October 8, 2008

 

Brazilian beef 'invincible' on Arab stage 

 

 

The president at the Brazilian Beef Industry and Exporters Association, Roberto Gianetti da Fonseca, said that Brazilian beef product has no competitors at the same level on the Arab market.

 

Around 45 million heads of cattle are slaughtered annually in the country.

 

The Brazil-Arab News Agency said AbiecEgypt, Saudi Arabia, Algeria and Libya once again stand out among the ten main import markets for Brazilian beef. From January to September this year, four Arab nations consumed over 440,000 tonnes of beef made in Brazil.

 

 

Roberto Giannetti da Fonseca, president at the Brazilian Beef Industry and Exporters Association (Abiec) yesterday, Tuesday, 7 October 2008 said  the Arab market is already used to importing Brazilian beef and an unbeatable image has been established in the region. The Arabs know the quality and trust that their beef is of high quality, he declared.

 

The executive pointed out that nowadays those who purchase Brazilian beef are developing nations, emerging markets with buying power. He added the big challenge is to access to markets where there is much protectionism like Japan, the US and Korea.

 

In percentages, the Arab countries represent a share of almost 20 percent of total Brazilian exports that, in the accumulated result for the year, totalled US$ 3.91 billion, a result that is 22 percent greater than in the first nine months of 2007, US$ 3.2 billion.

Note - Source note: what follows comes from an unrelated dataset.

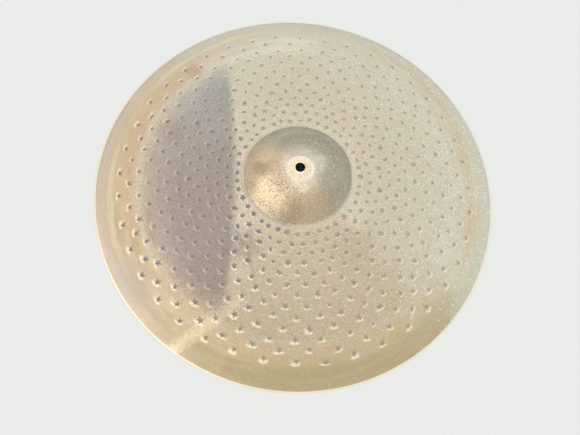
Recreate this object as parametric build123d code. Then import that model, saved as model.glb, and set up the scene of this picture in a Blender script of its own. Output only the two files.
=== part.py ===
"""Crash cymbal, 20 inch: one piece of sheet bronze, pressed, hammered and trimmed.

The cymbal lies bell up. The origin is the centre of the rim, level with what the cymbal rests on,
and +Z runs up the axis of the bell. Everything is in millimetres.

A cymbal is a body of revolution. From the axis outwards it has a hole, a flat crown where the felt
washers clamp, the dome of the bell, a tight bend at the bell's foot, the long shallow bow and the rim.
The sheet gets thinner from the crown to the rim.
"""

from build123d import *
from math import asin, cos, hypot, sin
import os

# Driving dimensions.
DIAMETER = 508.0  # rim to rim, 20 inches
BOW_RISE = 22.6  # from the rim up to the foot of the bell, on the upper side
BELL_DIAMETER = 134.0  # across the foot of the bell
BELL_RISE = 20.5  # from the foot of the bell up to the crown
CROWN_DIAMETER = 30.0  # the flat that the felt washers clamp
HOLE_DIAMETER = 12.0  # clears the sleeve on a stand's rod

# Thickness of the sheet at three places along the radius.
RIM_THICKNESS = 0.9
FOOT_THICKNESS = 1.2
CROWN_THICKNESS = 1.4

# The bend at the bell's foot, and the broken edges.
FOOT_BEND_RADIUS = 3.0  # on the upper side; the under side bends round the same centre
RIM_EDGE_RADIUS = 0.3
HOLE_EDGE_RADIUS = 0.2

BRONZE_DENSITY = 8.8e-6  # kilograms in a cubic millimetre of tin bronze


def bow_radius(foot, rim):
    """The radius of the arc from foot to rim whose centre is on the axis."""
    centre_height = (foot.Y**2 + foot.X**2 - rim.Y**2 - rim.X**2) / (2 * (foot.Y - rim.Y))
    return hypot(rim.X, rim.Y - centre_height)


def corner_under(foot, bell_slope, bow_slope):
    """The under side's corner at the bell's foot, where both walls are FOOT_THICKNESS thick."""
    half_turn = (bell_slope - bow_slope) / 2
    lean = bow_slope + half_turn
    return foot - Vector(sin(lean), cos(lean)) * (FOOT_THICKNESS / cos(half_turn))


def sheet_section():
    """The cymbal's section on one side of the axis, with distance from the axis as x and height as y."""
    hole = HOLE_DIAMETER / 2
    crown = CROWN_DIAMETER / 2
    rim = DIAMETER / 2
    foot_height = RIM_THICKNESS + BOW_RISE
    crown_height = foot_height + BELL_RISE
    level = (1, 0)

    rim_top = Vector(rim, RIM_THICKNESS)
    rim_under = Vector(rim, 0)
    foot_top = Vector(BELL_DIAMETER / 2, foot_height)
    crown_top = Vector(crown, crown_height)
    crown_under = Vector(crown, crown_height - CROWN_THICKNESS)

    bell_run = foot_top.X - crown
    bell_radius = (bell_run**2 + BELL_RISE**2) / (2 * BELL_RISE)
    bow_top_radius = bow_radius(foot_top, rim_top)
    foot_under = corner_under(foot_top, asin(bell_run / bell_radius), asin(foot_top.X / bow_top_radius))

    with BuildSketch(Plane.XZ) as section:
        with BuildLine():
            Line((hole, crown_under.Y), (hole, crown_height))
            Line((hole, crown_height), crown_top)
            TangentArc(crown_top, foot_top, tangent=level)
            RadiusArc(foot_top, rim_top, bow_top_radius)
            Line(rim_top, rim_under)
            RadiusArc(rim_under, foot_under, -bow_radius(foot_under, rim_under))
            TangentArc(crown_under, foot_under, tangent=level)
            Line(crown_under, (hole, crown_under.Y))
        make_face()
    return section.sketch


def rings(part, radius):
    """The circular edges of a part that lie that far from the axis, lowest first."""
    circles = part.edges().filter_by(GeomType.CIRCLE)
    return circles.filter_by(lambda edge: abs(edge.radius - radius) < 1e-6).sort_by(Axis.Z)


def foot_rings(part):
    """The two edges where the bell meets the bow: the one on the under side, then the one above it."""
    upper = rings(part, BELL_DIAMETER / 2)[0]
    below = part.edges().filter_by(GeomType.CIRCLE).filter_by(
        lambda edge: upper.radius - 2 * FOOT_THICKNESS < edge.radius < upper.radius - 1e-6
    )
    return below[0], upper


def make_cymbal():
    """The whole cymbal: the section turned about the axis, with its bend and edges rounded."""
    body = revolve(sheet_section(), Axis.Z).solid()
    under, upper = foot_rings(body)
    body = body.fillet(FOOT_BEND_RADIUS + FOOT_THICKNESS, [under])
    body = body.fillet(FOOT_BEND_RADIUS, [rings(body, BELL_DIAMETER / 2)[0]])
    body = body.fillet(RIM_EDGE_RADIUS, rings(body, DIAMETER / 2))
    body = body.fillet(HOLE_EDGE_RADIUS, rings(body, HOLE_DIAMETER / 2))
    return body.moved(Location((0, 0, -body.bounding_box().min.Z)))


def main():
    os.makedirs("parts", exist_ok=True)
    cymbal = make_cymbal()
    cymbal.label = "cymbal"
    export_step(cymbal, "parts/cymbal.step")
    size = cymbal.bounding_box().size
    print(f"cymbal {size.X:.1f} x {size.Y:.1f} x {size.Z:.2f} mm, {cymbal.volume * BRONZE_DENSITY:.2f} kg")


main()
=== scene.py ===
# %% [markdown]
# # A crash cymbal in hammered bronze
# A cymbal is one piece of sheet bronze. The sheet is pressed into a shallow bow with a raised bell,
# struck with a peen all over the bow, skimmed on a lathe, and trimmed at the rim.
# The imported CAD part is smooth. It stays as the solid, and this script makes the sheet that shows,
# with every hammer mark as real geometry and a finish that has been played and left to tarnish.

from math import asin, atan2, cos, floor, hypot, pi, radians, sin, sqrt, tan
from random import Random

import bmesh
import bpy
from mathutils import Matrix, Vector, noise
from mathutils.kdtree import KDTree


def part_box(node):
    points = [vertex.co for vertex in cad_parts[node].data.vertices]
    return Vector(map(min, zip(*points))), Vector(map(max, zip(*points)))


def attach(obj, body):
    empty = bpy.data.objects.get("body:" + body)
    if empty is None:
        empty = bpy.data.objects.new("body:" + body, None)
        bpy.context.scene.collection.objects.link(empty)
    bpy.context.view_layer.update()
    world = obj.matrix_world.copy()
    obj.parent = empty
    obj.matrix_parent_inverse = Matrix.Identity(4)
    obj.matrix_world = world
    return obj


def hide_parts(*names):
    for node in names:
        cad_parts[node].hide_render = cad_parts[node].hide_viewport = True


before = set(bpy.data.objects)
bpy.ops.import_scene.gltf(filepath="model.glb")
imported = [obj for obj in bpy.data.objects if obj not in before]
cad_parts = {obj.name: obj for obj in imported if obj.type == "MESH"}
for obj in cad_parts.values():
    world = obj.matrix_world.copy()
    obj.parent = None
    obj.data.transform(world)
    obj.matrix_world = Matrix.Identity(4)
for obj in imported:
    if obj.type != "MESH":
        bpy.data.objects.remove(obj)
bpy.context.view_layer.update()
MM = 0.001
low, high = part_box("cymbal")
print("CAD box, mm:", [round(v / MM, 2) for v in (*low, *high)])

# %% [markdown]
# ## The camera
# It stands over the near edge, looks steeply down, and is rolled a little, as a hand-held one is.
# The lens is a wide one held close, so the near half of the rim looks larger than the far half.
# A look-at rotation points the camera, and the roll is a turn about its own line of sight.

# %% Place the camera
CAMERA_AT = Vector((0.0, -0.2261, 0.5185))
CAMERA_AIM = Vector((-0.0009, -0.0501, 0.0))
CAMERA_ROLL = radians(10.5)
LENS = 27.06

camera = bpy.data.objects.new("camera", bpy.data.cameras.new("camera"))
bpy.context.scene.collection.objects.link(camera)
camera.data.lens = LENS
camera.data.clip_start = 0.01
look_at = (CAMERA_AIM - CAMERA_AT).to_track_quat("-Z", "Y").to_matrix().to_4x4()
camera.matrix_world = Matrix.Translation(CAMERA_AT) @ look_at @ Matrix.Rotation(CAMERA_ROLL, 4, "Z")
bpy.context.scene.camera = camera
print("camera height, mm:", round(CAMERA_AT.z / MM))

# %% [markdown]
# ## The section
# Everything round follows one section: the crown is flat, the bell is an arc that starts level, and
# the bow is a long arc whose centre is on the axis. The underside has an arc for each of them too,
# a little closer in, so the sheet thins from the crown to the rim. All heights hang from the top of
# the CAD box, so the sheet lies exactly on the solid. The rim takes the least of the box's four reaches,
# because the solid's own circle is drawn with flats a few hundredths of a millimetre deep.

# %% Describe the section
RIM = min(high.x, high.y, -low.x, -low.y)
CROWN_TOP = high.z
HOLE = 6.0 * MM
CROWN = 15.0 * MM
BELL = 67.0 * MM
BELL_RISE = 20.5 * MM
BOW_RISE = 22.6 * MM
CROWN_THICKNESS, FOOT_THICKNESS, RIM_THICKNESS = 1.4 * MM, 1.2 * MM, 0.9 * MM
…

At the same time, volume exported was 16 percent less in the same period, from 1.22 million tonnes to 1.02 million tonnes.

 

Fonseca said despite the reduction in tonnage, good prices guaranteed growth of 22 percent.

 

The month of September registered a historic monthly record in Brazilian beef exports, which reached a value of US$ 533.2 million. This value is 52 percent greater than revenues in September 2007.

 

He added the organisation believes that Brazilian exports should reach US$ 5.2 billion up to the end of 2008. It has also already disclosed expectations for revenues of US$ 15 billion with beef exports in 2013.

 

Production may grow if productivity increases, herd's increases and importantly if the informal and clandestine slaughter's reduced, which now represent between 30-40 percent of the approximately 45 million heads slaughtered in the country each year. Growth will be based on greater productivity, maintenance of emerging markets and winning new importers.

 

According to Fonseca, the question of clandestine slaughter should be solved with the support of the Ministry of Agriculture, which is going to tackle the matter heavily, with greater inspection. There is space to grow and the challenge is more prominent now than in the foreign market, he said.

 

The sector's growth estimate should be disclosed to businessmen and foreign press on Monday, 20 October 2008, in Paris, during SIAL, one of the main food and beverage fairs in the world, which takes place every two years in France.

 

In Fonseca's evaluation, the global crisis may favour Brazil as there would be still be opportunities for growth.

 

If the crisis worsens, local producers would be more severely affected and the region will have to import more, which may open opportunities for Brazil.